Günümüzdeki şirket yapılarına baktığımız zaman geçmişe oranla çok daha fazla çalışan ile çok daha farklı dallarda gelişmiş kapsamlı şirketler ortaya çıktı. Yeni liderlik kavramı bence biraz da kuşak farklılıklarından ortaya çıkmakta. Bu kuşak farklılıkları teknolojiyle beraber çok farklı bir değişim içine girdi. Eskiden dedetorun çatışması vardı. Şimdi baba-oğul çatışmasına doğru dönüştü. Bizler özellikle bu noktada kadın çalışanlarımızın sayılarının artmasını destekliyoruz. Üst düzey pozisyonlarda kadın çalışanlarımızı görmeyi arzu ediyoruz. Genel olarak baktığımız zaman, dünya değişiyor. Sanal dünya ortamının ortaya çıkmasından dolayı daha da küçük bir dünyada yaşıyoruz. Son yıllarda Yıldız Holding’in ana iş kategorisi olan gıda alanına odaklanmakla beraber daha farklı iş dallarıyla da ilgileniyoruz, farklı alanlara da yatırım yaptık. Fakat biz Yıldız Holding’de mutlu etmek üzere kurulu bir liderlik modelini benimsedik.
En büyük motivasyon mutlu etmekse eğer liderler katılımcı mı olmalı?

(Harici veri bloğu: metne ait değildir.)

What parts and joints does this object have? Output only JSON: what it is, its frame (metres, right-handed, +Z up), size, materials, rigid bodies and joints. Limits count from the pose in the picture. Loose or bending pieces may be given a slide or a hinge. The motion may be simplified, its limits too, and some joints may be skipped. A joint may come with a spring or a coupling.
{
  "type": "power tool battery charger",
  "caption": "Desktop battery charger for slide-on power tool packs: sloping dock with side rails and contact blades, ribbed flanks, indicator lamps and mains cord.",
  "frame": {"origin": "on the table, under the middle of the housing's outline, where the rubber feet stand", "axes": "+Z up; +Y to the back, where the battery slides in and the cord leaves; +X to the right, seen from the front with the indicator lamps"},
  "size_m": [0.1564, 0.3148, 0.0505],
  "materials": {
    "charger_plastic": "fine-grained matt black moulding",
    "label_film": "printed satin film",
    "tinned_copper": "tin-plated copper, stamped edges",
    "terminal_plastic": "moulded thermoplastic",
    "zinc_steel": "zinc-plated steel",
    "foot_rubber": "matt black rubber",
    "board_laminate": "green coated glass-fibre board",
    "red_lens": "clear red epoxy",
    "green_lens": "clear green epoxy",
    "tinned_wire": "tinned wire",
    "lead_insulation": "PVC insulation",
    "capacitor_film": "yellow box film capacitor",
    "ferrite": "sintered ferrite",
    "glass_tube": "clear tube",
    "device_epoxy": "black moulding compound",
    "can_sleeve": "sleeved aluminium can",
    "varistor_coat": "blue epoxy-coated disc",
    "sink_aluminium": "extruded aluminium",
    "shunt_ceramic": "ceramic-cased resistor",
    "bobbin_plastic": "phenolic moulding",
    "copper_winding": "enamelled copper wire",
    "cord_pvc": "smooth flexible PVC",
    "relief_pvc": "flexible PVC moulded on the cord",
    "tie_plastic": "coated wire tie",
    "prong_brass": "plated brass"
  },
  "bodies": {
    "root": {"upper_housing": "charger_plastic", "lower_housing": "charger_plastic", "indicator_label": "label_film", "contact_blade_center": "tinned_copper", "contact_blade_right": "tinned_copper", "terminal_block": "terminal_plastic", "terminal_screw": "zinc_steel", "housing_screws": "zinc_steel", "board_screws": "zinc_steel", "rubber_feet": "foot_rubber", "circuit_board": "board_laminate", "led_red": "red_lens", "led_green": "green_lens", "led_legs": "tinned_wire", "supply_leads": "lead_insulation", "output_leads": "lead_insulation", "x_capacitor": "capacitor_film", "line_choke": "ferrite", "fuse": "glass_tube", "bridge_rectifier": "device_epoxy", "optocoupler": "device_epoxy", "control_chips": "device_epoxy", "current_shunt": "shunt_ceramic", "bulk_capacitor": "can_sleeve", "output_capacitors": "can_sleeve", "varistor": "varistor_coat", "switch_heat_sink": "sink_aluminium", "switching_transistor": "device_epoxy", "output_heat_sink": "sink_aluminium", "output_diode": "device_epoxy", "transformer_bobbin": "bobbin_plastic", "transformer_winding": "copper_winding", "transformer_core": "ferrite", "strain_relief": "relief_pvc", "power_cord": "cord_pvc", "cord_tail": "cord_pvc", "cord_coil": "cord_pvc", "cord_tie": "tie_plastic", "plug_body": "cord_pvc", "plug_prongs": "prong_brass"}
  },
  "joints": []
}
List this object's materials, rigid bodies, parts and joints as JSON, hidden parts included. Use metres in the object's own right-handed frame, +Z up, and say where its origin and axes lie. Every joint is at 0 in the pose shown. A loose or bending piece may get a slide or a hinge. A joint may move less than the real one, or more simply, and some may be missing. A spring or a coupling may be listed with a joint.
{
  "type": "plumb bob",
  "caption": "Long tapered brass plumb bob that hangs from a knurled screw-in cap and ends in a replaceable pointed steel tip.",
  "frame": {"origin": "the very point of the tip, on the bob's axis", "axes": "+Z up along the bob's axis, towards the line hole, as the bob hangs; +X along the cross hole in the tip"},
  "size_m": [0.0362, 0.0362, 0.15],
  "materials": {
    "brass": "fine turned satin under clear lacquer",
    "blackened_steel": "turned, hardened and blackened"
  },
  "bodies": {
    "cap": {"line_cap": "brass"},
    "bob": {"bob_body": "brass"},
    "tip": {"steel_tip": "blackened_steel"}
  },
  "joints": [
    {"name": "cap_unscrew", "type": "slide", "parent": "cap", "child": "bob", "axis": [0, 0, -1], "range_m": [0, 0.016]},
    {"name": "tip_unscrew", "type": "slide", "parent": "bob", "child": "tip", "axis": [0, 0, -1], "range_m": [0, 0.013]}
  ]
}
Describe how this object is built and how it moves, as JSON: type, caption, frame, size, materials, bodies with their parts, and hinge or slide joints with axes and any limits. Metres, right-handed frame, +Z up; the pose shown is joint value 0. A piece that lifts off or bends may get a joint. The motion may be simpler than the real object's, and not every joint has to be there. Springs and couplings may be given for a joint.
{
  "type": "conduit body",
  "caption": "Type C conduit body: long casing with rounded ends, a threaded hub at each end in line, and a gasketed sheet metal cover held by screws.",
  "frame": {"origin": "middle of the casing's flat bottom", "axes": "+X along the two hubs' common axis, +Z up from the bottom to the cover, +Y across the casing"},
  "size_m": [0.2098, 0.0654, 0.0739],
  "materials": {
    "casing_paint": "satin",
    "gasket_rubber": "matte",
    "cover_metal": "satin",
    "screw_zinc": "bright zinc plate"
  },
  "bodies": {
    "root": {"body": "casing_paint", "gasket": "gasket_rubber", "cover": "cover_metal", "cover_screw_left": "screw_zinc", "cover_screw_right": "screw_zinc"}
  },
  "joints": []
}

Liderlik artık zorlaştı. Eskiden daha totaliter liderler söz konusuydu ve liderlik kavramı yukardan aşağı doğru şirketi yönetmek üzere kuruluydu. Liderlik modelleri içinde baktığımız zaman liderler zorlanmak istiyor ve eksik taraflarının giderilmesini bekliyor. Katılımlı yönetim söz konusu. Bu da yetki vermekle beraber sorumluluğu da vermek demek. Böylelikle liderin yükü de hafiflemiş oluyor. Liderlikte en önemli hususlardan biri başkalarının sorumluluğunu üstlenmemek ve kişileri sorumlu kılmak. Çünkü lidere düşen önemli bir vazife de geleceği tahmin edebilmekle birlikte ekibini ve kendisini yeni durumlara hazırlayabilmek. Günümüzde bu konu biraz daha zor bir hal aldı. Tüketici davranışları büyük oranda değişti. 30-40 sene önce Türkiye biraz daha yokluklar ülkesiydi. Yeni bir ürün çıkarmak çok kolaydı. Satış noktalarından yeni ürün talepleri gelirdi. Her ay yeni bir ürün yeni bir ciro meydana gelirdi. Fakat günümüzde rekabet o kadar arttı ki yeni ürünler, eski ürünlerin yerine geçmeye başladı. Yapılan ürünlerin neden yapıldığını, hangi kitleye hitap ettiğini soruyorlar. Demek ki artık birçok parametre gündemde. Esas patron ve lider bizim açımızdan bakıldığında tamamen tüketici olarak görünüyor. Müşteri her zaman şirketi idare eden, kararları nihayetinde değerlendiren, iş kararlarımızın sonuçlarını ortaya koyan kişi müşterilerimiz.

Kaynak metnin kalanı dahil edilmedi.